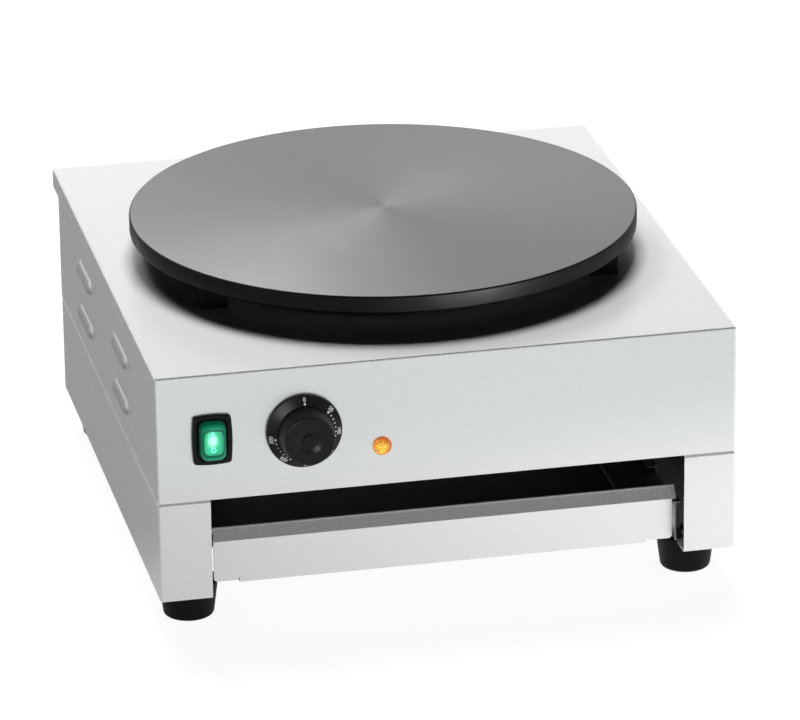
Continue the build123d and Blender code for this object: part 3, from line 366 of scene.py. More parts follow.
def cast_skin():
    """Pitted grain of a casting or a baked paint, and cloudy patches."""
    group, given, result = shader_group("cast_skin", {"Grain": 900.0}, ("Height", "Patch"))
    place = object_place(group)
    feed(result, Height=noise(group, place, given["Grain"], 4.0, 0.65),
         Patch=noise(group, place, 25.0, 3.0))


# ---------------------------------------------------------------------------- materials
def preset(node, values):
    """Sets constant values of a node's inputs, their names written as for feed."""
    for name, value in values.items():
        node.inputs[name.replace("_", " ")].default_value = value


def new_material(name, **values):
    """A material with one Principled shader, its constant values set on the shader."""
    made = bpy.data.materials.new(name)
    made.use_nodes = True
    shader = made.node_tree.nodes["Principled BSDF"]
    preset(shader, values)
    return made, made.node_tree, shader


def use_group(tree, name, **inputs):
    """Places a shader node group, with its own values."""
    made = put(tree, "ShaderNodeGroup", node_tree=bpy.data.node_groups[name])
    preset(made, inputs)
    return made.outputs


def bumped(shader, height, distance):
    """Feeds a height to the shader's normal."""
    bump = put(shader.id_data, "ShaderNodeBump", {"Height": height, "Distance": distance,
                                                  "Strength": 1.0})
    feed(shader, Normal=bump.outputs[0])


BRUSHED_SHEEN = 0.4                      # how far a sheen spreads across the brush lines


def brush(tree, shader, grain, roughness):
    """Lays brush lines into the satin of a shader, nearly along X."""
    streak = settings("steel").streak
    feed(shader, Tangent=combined(tree, 1.0, 0.1),
         Roughness=maths(tree, "ADD", spread(tree, grain["Streak"], -streak, streak),
                         roughness))


def casing_steel():
    """Finely brushed stainless, hazed by heat on top, with painted shade darkening the louvers.
    """
    steel = settings("steel")
    tint = steel.casing_tint
    made, tree, shader = new_material("brushed_stainless", Anisotropic=BRUSHED_SHEEN,
                                      Specular_IOR_Level=0.1)
    grain = use_group(tree, "brushed_grain", Lines=steel.grain_lines * steel.fineness,
                      Side=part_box("hot_plate")[1].x + 25.0 * MM)
    brush(tree, shader, grain, steel.roughness)
    # Painted shade: the louvers, beyond Side, darkened to a share of the tint
    feed(shader, Base_Color=mixed(tree, grain["Vent"], four(tint), four(tint, steel.vent_painted_shade)),
         Metallic=remap(tree, grain["Top"], 0.0, 1.0, steel.metal, steel.top_metal))
    return made


def sheet_steel(name, tint, roughness, depth_share=1.0, metal=1.0):
    """Sheet metal whose sheen spreads across its brush lines."""
    steel = settings("steel")
    made, tree, shader = new_material(name, Base_Color=four(tint), Metallic=metal,
                                      Anisotropic=BRUSHED_SHEEN)
    grain = use_group(tree, "brushed_grain", Lines=steel.grain_lines)
    brush(tree, shader, grain, remap(tree, grain["Smudge"], 0.35, 0.7, roughness - 0.005,
                                     roughness + 0.01))
    bumped(shader, grain["Streak"], steel.grain_depth * depth_share)
    return made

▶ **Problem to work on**
Write down again the exact lines running from the beginning of the data to the line containing "Patch=noise(group, place, 25.0, 3.0))", with both ends included.

▶ **Response**
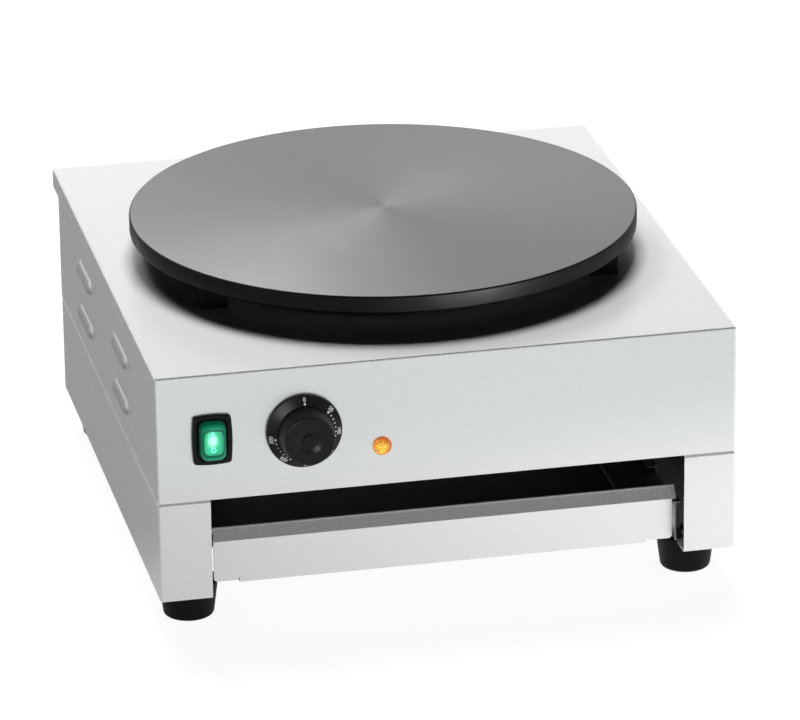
Continue the build123d and Blender code for this object: part 3, from line 366 of scene.py. More parts follow.
def cast_skin():
    """Pitted grain of a casting or a baked paint, and cloudy patches."""
    group, given, result = shader_group("cast_skin", {"Grain": 900.0}, ("Height", "Patch"))
    place = object_place(group)
    feed(result, Height=noise(group, place, given["Grain"], 4.0, 0.65),
         Patch=noise(group, place, 25.0, 3.0))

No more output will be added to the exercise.